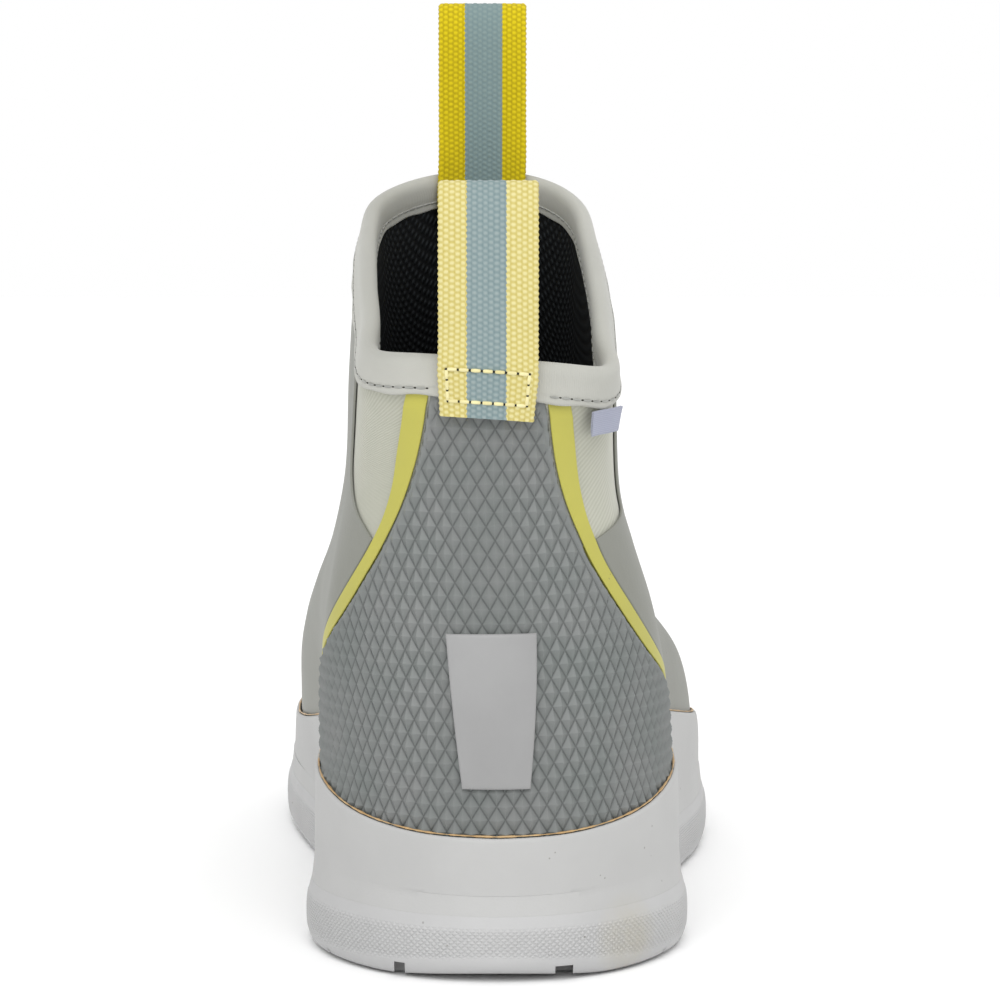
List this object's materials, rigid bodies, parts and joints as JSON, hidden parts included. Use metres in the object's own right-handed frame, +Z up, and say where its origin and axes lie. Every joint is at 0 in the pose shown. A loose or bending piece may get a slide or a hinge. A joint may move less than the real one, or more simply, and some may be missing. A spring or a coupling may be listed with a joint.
{
  "type": "deck boot",
  "caption": "Ankle-height slip-on deck boot for the right foot, with a rolled collar, a stretch gore on each side and webbing pull loops front and back.",
  "frame": {"origin": "on the flat of the tread, on the ground, midway along the sole and on its centre line", "axes": "+Z up, +Y towards the toe, +X towards the outer (lateral) side of a right foot"},
  "size_m": [0.1193, 0.3046, 0.2241],
  "materials": {
    "outsole": "moulded pale grey rubber, matte",
    "midsole": "pale grey moulded foam rubber, matte",
    "cement_line": "dried tan sole cement",
    "strobel_board": "stitched fibre board",
    "footbed_foam": "dark foam",
    "footbed_cover": "black knit",
    "lining": "black diagonal mesh",
    "neoprene_bootie": "warm pale grey knit-faced neoprene",
    "heel_counter": "thermoplastic board",
    "toe_puff": "thermoplastic board",
    "heel_panel": "dark grey rubber with raised diamonds",
    "lateral_stripe": "dull yellow rubber inlay",
    "medial_stripe": "dull yellow rubber inlay",
    "vamp_shell": "smooth grey moulded rubber",
    "kick_plate": "smooth light grey rubber",
    "toe_bumper": "dark grey rubber",
    "collar_foam": "foam cord",
    "collar_binding": "pale grey stretch binding",
    "collar_stitch": "pale thread",
    "side_label": "lavender grey woven tape",
    "rear_pull_loop": "woven webbing, yellow edges and a grey middle",
    "rear_loop_outer_tail": "woven webbing, yellow edges and a grey middle",
    "rear_loop_inner_tail": "woven webbing, yellow edges and a grey middle",
    "rear_loop_stitch": "pale thread",
    "front_pull_loop": "woven webbing, yellow edges and a grey middle",
    "front_loop_outer_tail": "woven webbing, yellow edges and a grey middle",
    "front_loop_inner_tail": "woven webbing, yellow edges and a grey middle",
    "front_loop_stitch": "pale thread"
  },
  "bodies": {
    "boot": {"outsole": "outsole", "midsole": "midsole", "cement_line": "cement_line", "strobel_board": "strobel_board", "footbed_foam": "footbed_foam", "footbed_cover": "footbed_cover", "lining": "lining", "neoprene_bootie": "neoprene_bootie", "heel_counter": "heel_counter", "toe_puff": "toe_puff", "heel_panel": "heel_panel", "lateral_stripe": "lateral_stripe", "medial_stripe": "medial_stripe", "vamp_shell": "vamp_shell", "kick_plate": "kick_plate", "toe_bumper": "toe_bumper", "collar_foam": "collar_foam", "collar_binding": "collar_binding", "collar_stitch": "collar_stitch", "rear_loop_outer_tail": "rear_loop_outer_tail", "rear_loop_inner_tail": "rear_loop_inner_tail", "rear_loop_stitch": "rear_loop_stitch", "front_loop_outer_tail": "front_loop_outer_tail", "front_loop_inner_tail": "front_loop_inner_tail", "front_loop_stitch": "front_loop_stitch"},
    "rear_loop": {"rear_pull_loop": "rear_pull_loop"},
    "front_loop": {"front_pull_loop": "front_pull_loop"},
    "label": {"side_label": "side_label"}
  },
  "joints": [
    {"name": "rear_loop_bend", "type": "hinge", "parent": "boot", "child": "rear_loop", "pos_m": [-0.00193, -0.1436, 0.13697], "axis": [1, 0, 0], "range_deg": [-35, 55], "stiffness_Nm_per_rad": 0.02},
    {"name": "front_loop_bend", "type": "hinge", "parent": "boot", "child": "front_loop", "pos_m": [-0.00337, -0.03247, 0.1822], "axis": [1, 0, 0], "range_deg": [-50, 40], "stiffness_Nm_per_rad": 0.02},
    {"name": "side_label_flap", "type": "hinge", "parent": "boot", "child": "label", "pos_m": [0.0248, -0.1317, 0.12573], "axis": [-0.5602, -0.8245, -0.0806], "range_deg": [0, 80]}
  ]
}
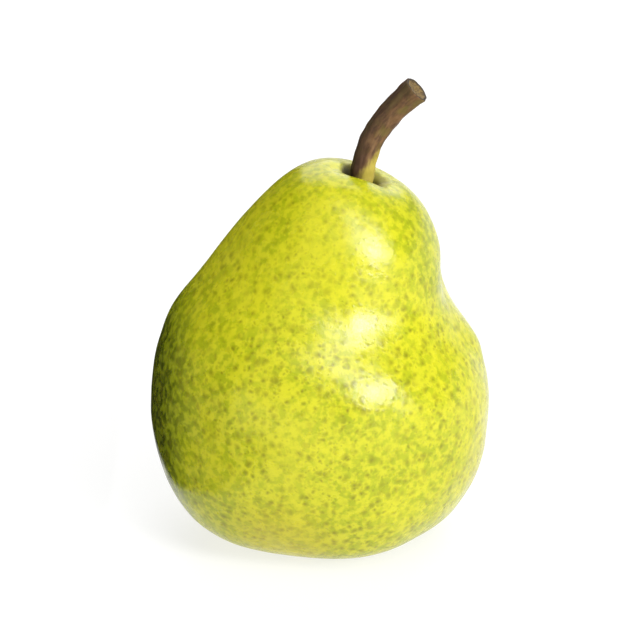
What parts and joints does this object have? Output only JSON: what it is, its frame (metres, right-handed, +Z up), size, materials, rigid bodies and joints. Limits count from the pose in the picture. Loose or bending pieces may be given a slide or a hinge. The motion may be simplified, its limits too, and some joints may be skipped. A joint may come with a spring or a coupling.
{
  "type": "pear",
  "caption": "Whole fresh green pear with a leaning neck and a curved woody stem, standing upright on its flattened calyx end.",
  "frame": {"origin": "on the surface that the pear stands on, under the middle of its outline", "axes": "+Z up along the pear's height, +X toward the side that the neck and the stem lean to, -Y toward the front"},
  "size_m": [0.07, 0.068, 0.0969],
  "materials": {
    "pear_skin": "waxy yellow-green skin with a soft shine and fine green dots",
    "stem_bark": "matt brown bark with fine lengthwise wrinkles",
    "dried_calyx": "dry brown tissue",
    "dried_sepal": "dry, curled, leathery brown",
    "dried_stamens": "dry dark brown threads"
  },
  "bodies": {
    "root": {"fruit": "pear_skin", "stem": "stem_bark", "calyx": "dried_calyx", "sepal_1": "dried_sepal", "sepal_2": "dried_sepal", "sepal_3": "dried_sepal", "sepal_4": "dried_sepal", "sepal_5": "dried_sepal", "stamens": "dried_stamens"}
  },
  "joints": []
}
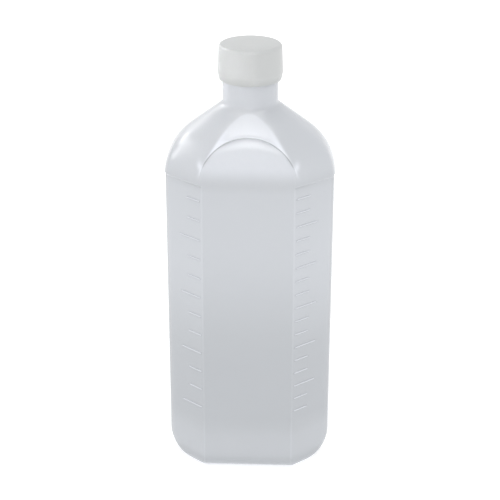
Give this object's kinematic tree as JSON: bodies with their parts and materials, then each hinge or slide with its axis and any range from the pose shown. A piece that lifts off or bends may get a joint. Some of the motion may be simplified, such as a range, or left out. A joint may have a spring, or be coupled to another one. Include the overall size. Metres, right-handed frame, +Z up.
{
  "type": "screw-cap bottle",
  "caption": "Tall flat octagonal bottle in translucent plastic with arched panels, raised scale marks, a short round neck and a smooth screw cap that unscrews.",
  "frame": {"origin": "centre of the base, on the surface the bottle stands on", "axes": "+Z up along the neck; the wide front panel faces -Y; +X runs across it to the right"},
  "size_m": [0.083, 0.0512, 0.2188],
  "materials": {
    "bottle_plastic": "translucent milky blow-moulded polyethylene, satin",
    "cap_plastic": "milky white injection-moulded polypropylene, satin",
    "liner_foam": "white foamed polyethylene, matt"
  },
  "bodies": {
    "bottle": {"bottle_body": "bottle_plastic"},
    "liner": {"cap_liner": "liner_foam"},
    "cap": {"screw_cap": "cap_plastic"}
  },
  "joints": [
    {"name": "cap_rise", "type": "slide", "parent": "bottle", "child": "liner", "axis": [0, 0, 1], "range_m": [0, 0.0181]},
    {"name": "cap_turn", "type": "hinge", "parent": "liner", "child": "cap", "pos_m": [0, 0, 0.2015], "axis": [0, 0, 1], "range_deg": [0, 1620]}
  ],
  "couplings": [
    {"joint": "cap_rise", "follows": "cap_turn", "m_per_rad": 0.00063662}
  ]
}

════════

Repeat the records above exactly, from the first line to the last.

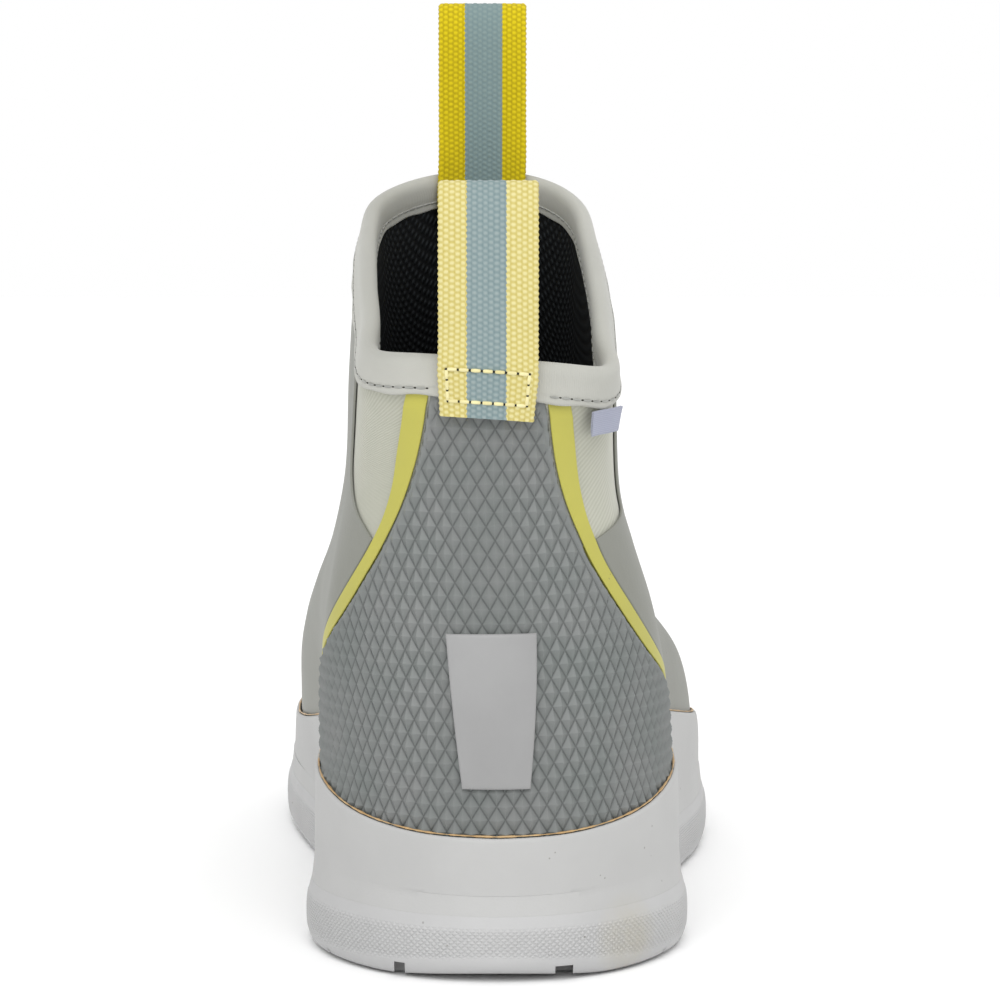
List this object's materials, rigid bodies, parts and joints as JSON, hidden parts included. Use metres in the object's own right-handed frame, +Z up, and say where its origin and axes lie. Every joint is at 0 in the pose shown. A loose or bending piece may get a slide or a hinge. A joint may move less than the real one, or more simply, and some may be missing. A spring or a coupling may be listed with a joint.
{
  "type": "deck boot",
  "caption": "Ankle-height slip-on deck boot for the right foot, with a rolled collar, a stretch gore on each side and webbing pull loops front and back.",
  "frame": {"origin": "on the flat of the tread, on the ground, midway along the sole and on its centre line", "axes": "+Z up, +Y towards the toe, +X towards the outer (lateral) side of a right foot"},
  "size_m": [0.1193, 0.3046, 0.2241],
  "materials": {
    "outsole": "moulded pale grey rubber, matte",
    "midsole": "pale grey moulded foam rubber, matte",
    "cement_line": "dried tan sole cement",
    "strobel_board": "stitched fibre board",
    "footbed_foam": "dark foam",
    "footbed_cover": "black knit",
    "lining": "black diagonal mesh",
    "neoprene_bootie": "warm pale grey knit-faced neoprene",
    "heel_counter": "thermoplastic board",
    "toe_puff": "thermoplastic board",
    "heel_panel": "dark grey rubber with raised diamonds",
    "lateral_stripe": "dull yellow rubber inlay",
    "medial_stripe": "dull yellow rubber inlay",
    "vamp_shell": "smooth grey moulded rubber",
    "kick_plate": "smooth light grey rubber",
    "toe_bumper": "dark grey rubber",
    "collar_foam": "foam cord",
    "collar_binding": "pale grey stretch binding",
    "collar_stitch": "pale thread",
    "side_label": "lavender grey woven tape",
    "rear_pull_loop": "woven webbing, yellow edges and a grey middle",
    "rear_loop_outer_tail": "woven webbing, yellow edges and a grey middle",
    "rear_loop_inner_tail": "woven webbing, yellow edges and a grey middle",
    "rear_loop_stitch": "pale thread",
    "front_pull_loop": "woven webbing, yellow edges and a grey middle",
    "front_loop_outer_tail": "woven webbing, yellow edges and a grey middle",
    "front_loop_inner_tail": "woven webbing, yellow edges and a grey middle",
    "front_loop_stitch": "pale thread"
  },
  "bodies": {
    "boot": {"outsole": "outsole", "midsole": "midsole", "cement_line": "cement_line", "strobel_board": "strobel_board", "footbed_foam": "footbed_foam", "footbed_cover": "footbed_cover", "lining": "lining", "neoprene_bootie": "neoprene_bootie", "heel_counter": "heel_counter", "toe_puff": "toe_puff", "heel_panel": "heel_panel", "lateral_stripe": "lateral_stripe", "medial_stripe": "medial_stripe", "vamp_shell": "vamp_shell", "kick_plate": "kick_plate", "toe_bumper": "toe_bumper", "collar_foam": "collar_foam", "collar_binding": "collar_binding", "collar_stitch": "collar_stitch", "rear_loop_outer_tail": "rear_loop_outer_tail", "rear_loop_inner_tail": "rear_loop_inner_tail", "rear_loop_stitch": "rear_loop_stitch", "front_loop_outer_tail": "front_loop_outer_tail", "front_loop_inner_tail": "front_loop_inner_tail", "front_loop_stitch": "front_loop_stitch"},
    "rear_loop": {"rear_pull_loop": "rear_pull_loop"},
    "front_loop": {"front_pull_loop": "front_pull_loop"},
    "label": {"side_label": "side_label"}
  },
  "joints": [
    {"name": "rear_loop_bend", "type": "hinge", "parent": "boot", "child": "rear_loop", "pos_m": [-0.00193, -0.1436, 0.13697], "axis": [1, 0, 0], "range_deg": [-35, 55], "stiffness_Nm_per_rad": 0.02},
    {"name": "front_loop_bend", "type": "hinge", "parent": "boot", "child": "front_loop", "pos_m": [-0.00337, -0.03247, 0.1822], "axis": [1, 0, 0], "range_deg": [-50, 40], "stiffness_Nm_per_rad": 0.02},
    {"name": "side_label_flap", "type": "hinge", "parent": "boot", "child": "label", "pos_m": [0.0248, -0.1317, 0.12573], "axis": [-0.5602, -0.8245, -0.0806], "range_deg": [0, 80]}
  ]
}
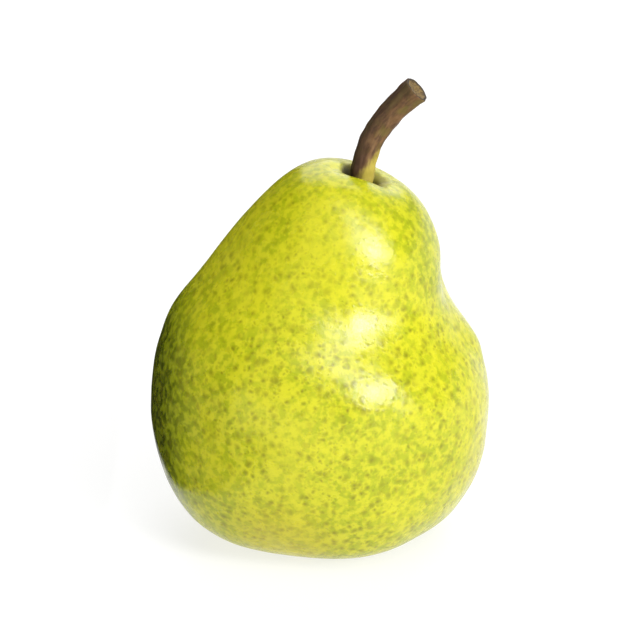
What parts and joints does this object have? Output only JSON: what it is, its frame (metres, right-handed, +Z up), size, materials, rigid bodies and joints. Limits count from the pose in the picture. Loose or bending pieces may be given a slide or a hinge. The motion may be simplified, its limits too, and some joints may be skipped. A joint may come with a spring or a coupling.
{
  "type": "pear",
  "caption": "Whole fresh green pear with a leaning neck and a curved woody stem, standing upright on its flattened calyx end.",
  "frame": {"origin": "on the surface that the pear stands on, under the middle of its outline", "axes": "+Z up along the pear's height, +X toward the side that the neck and the stem lean to, -Y toward the front"},
  "size_m": [0.07, 0.068, 0.0969],
  "materials": {
    "pear_skin": "waxy yellow-green skin with a soft shine and fine green dots",
    "stem_bark": "matt brown bark with fine lengthwise wrinkles",
    "dried_calyx": "dry brown tissue",
    "dried_sepal": "dry, curled, leathery brown",
    "dried_stamens": "dry dark brown threads"
  },
  "bodies": {
    "root": {"fruit": "pear_skin", "stem": "stem_bark", "calyx": "dried_calyx", "sepal_1": "dried_sepal", "sepal_2": "dried_sepal", "sepal_3": "dried_sepal", "sepal_4": "dried_sepal", "sepal_5": "dried_sepal", "stamens": "dried_stamens"}
  },
  "joints": []
}
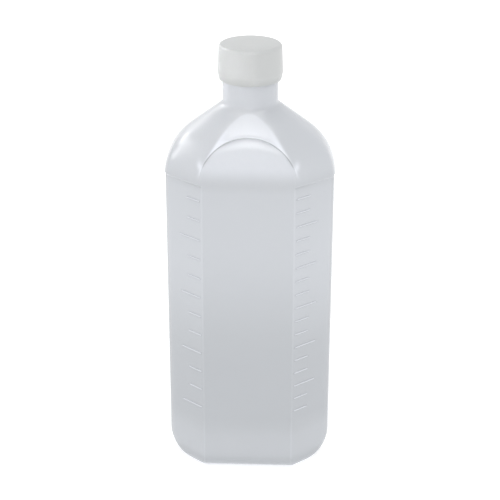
Give this object's kinematic tree as JSON: bodies with their parts and materials, then each hinge or slide with its axis and any range from the pose shown. A piece that lifts off or bends may get a joint. Some of the motion may be simplified, such as a range, or left out. A joint may have a spring, or be coupled to another one. Include the overall size. Metres, right-handed frame, +Z up.
{
  "type": "screw-cap bottle",
  "caption": "Tall flat octagonal bottle in translucent plastic with arched panels, raised scale marks, a short round neck and a smooth screw cap that unscrews.",
  "frame": {"origin": "centre of the base, on the surface the bottle stands on", "axes": "+Z up along the neck; the wide front panel faces -Y; +X runs across it to the right"},
  "size_m": [0.083, 0.0512, 0.2188],
  "materials": {
    "bottle_plastic": "translucent milky blow-moulded polyethylene, satin",
    "cap_plastic": "milky white injection-moulded polypropylene, satin",
    "liner_foam": "white foamed polyethylene, matt"
  },
  "bodies": {
    "bottle": {"bottle_body": "bottle_plastic"},
    "liner": {"cap_liner": "liner_foam"},
    "cap": {"screw_cap": "cap_plastic"}
  },
  "joints": [
    {"name": "cap_rise", "type": "slide", "parent": "bottle", "child": "liner", "axis": [0, 0, 1], "range_m": [0, 0.0181]},
    {"name": "cap_turn", "type": "hinge", "parent": "liner", "child": "cap", "pos_m": [0, 0, 0.2015], "axis": [0, 0, 1], "range_deg": [0, 1620]}
  ],
  "couplings": [
    {"joint": "cap_rise", "follows": "cap_turn", "m_per_rad": 0.00063662}
  ]
}